Several witnesses testified during the trial that Davis was the shooter, but others said he was not.
Davis, 18, has been arrested more than a dozen times. He has been charged several times with assaulting teenage girls and was placed on house arrest after being found to have committed second-degree assault.
For the April convictions, he could be sentenced to life in prison plus 61 years.
"We have to abide by the jury verdict, and we respect that, and that was their finding. It is what it is," said Jay Cleary, a spokesman for the Department of Juvenile Services.
Kristen Mahoney, an attorney and executive director of the Governor's Office of Crime Control and Prevention, said her agency also believes that the GPS data is reliable. She calls it a tool to be used in conjunction with other programs.
But Mahoney concedes that its records might not rise to the level of an "evidentiary standard," meaning providing an alibi.
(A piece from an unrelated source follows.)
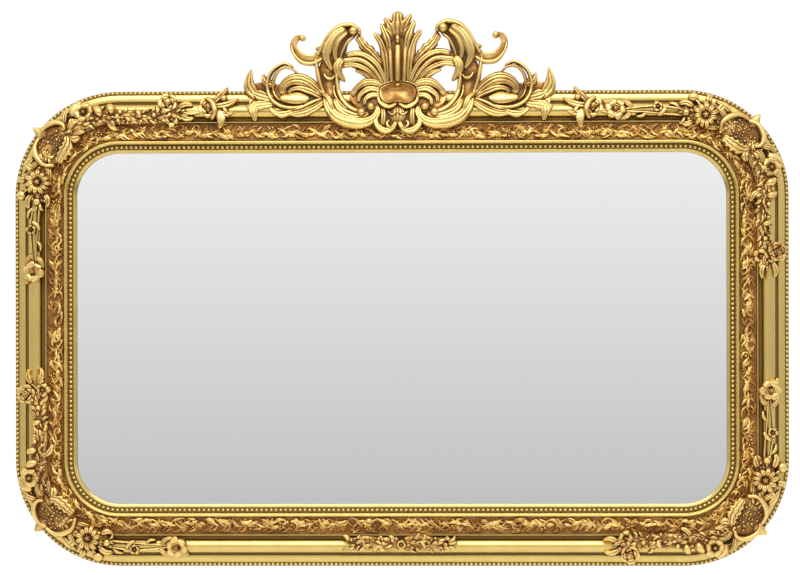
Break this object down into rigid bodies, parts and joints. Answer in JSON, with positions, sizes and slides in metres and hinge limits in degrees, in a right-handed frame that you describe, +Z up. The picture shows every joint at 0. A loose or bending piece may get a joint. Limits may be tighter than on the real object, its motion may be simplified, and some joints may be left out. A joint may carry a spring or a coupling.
{
  "type": "wall mirror",
  "caption": "Gilt rococo overmantel wall mirror with a rounded moulded frame, a pierced carved crest and applied flower ornaments, hung by the back of its top rail.",
  "frame": {"origin": "on the flat back of the top rail, at the middle of its width, where the mirror is hung on the wall", "axes": "+Y into the wall, away from the viewer; +X to the viewer's right along the mirror's width; +Z up"},
  "size_m": [1.27, 0.0584, 0.9089],
  "materials": {
    "gilt_frame": "water gilding over gesso and red bole, burnished on the plain members",
    "gilt_ornament": "gilding over red bole, rubbed and toned dark in the hollows",
    "silvered_glass": "silvered float glass without a bevel",
    "board": "plain stained board"
  },
  "bodies": {
    "root": {"frame_moulding": "gilt_frame", "mirror_glass": "silvered_glass", "back_board": "board", "crest": "gilt_ornament", "corner_ornament_upper_left": "gilt_ornament", "corner_ornament_upper_right": "gilt_ornament", "corner_ornament_lower_left": "gilt_ornament", "corner_ornament_lower_right": "gilt_ornament", "bottom_spray": "gilt_ornament"}
  },
  "joints": []
}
"I do stress that it's not a magic bracelet; it's just a tool," Mahoney said. "That being said, we were comfortable with the case management of this individual as described to us by DJS."
What happened in court
About five days into testimony during Lamont Davis' attempted murder trial last month, attorneys on both sides agreed — and told the jury — that it was a fact that the defendant had violated terms of his house arrest, ordered during an unrelated case, more than 100 times.
The statement was false, according to an analysis of records, which indicate that the number of violations was about eight.
A Baltimore Sun reporter was in the courtroom when the stipulation was made about 4:45 p.m. April 9, and has reviewed a DVD of the trial multiple times since then.
In the recording, Vicki Anzalone, a representative of the GPS monitoring company, is on the witness stand. Junior defense attorney Frederick Lester is questioning her about the number of violations.
He hands her a report — state exhibit "49B" — and she identifies it as a violation summary for the dates June 24 to July 7 (Davis was arrested July 4). Lester asks how many violations it shows, and Anzalone begins counting.
As Anzalone is counting, Assistant State's Attorney Diana Smith beckons Lester by saying, "Counsel," and they confer.
Lester then tells the court: "Your honor, the state is willing to stipulate. I can proffer that stipulation to save some time … that Lamont Davis has violated his community detention for more than a hundred times."
Smith follows by saying, "I'll stipulate to that," prompting laughs from jurors and the court audience.
Senior defense attorney Linwood Hedgepeth then turns to Lester and says, "That's not true," but the record is never set straight.
It is unclear who came up with the figure.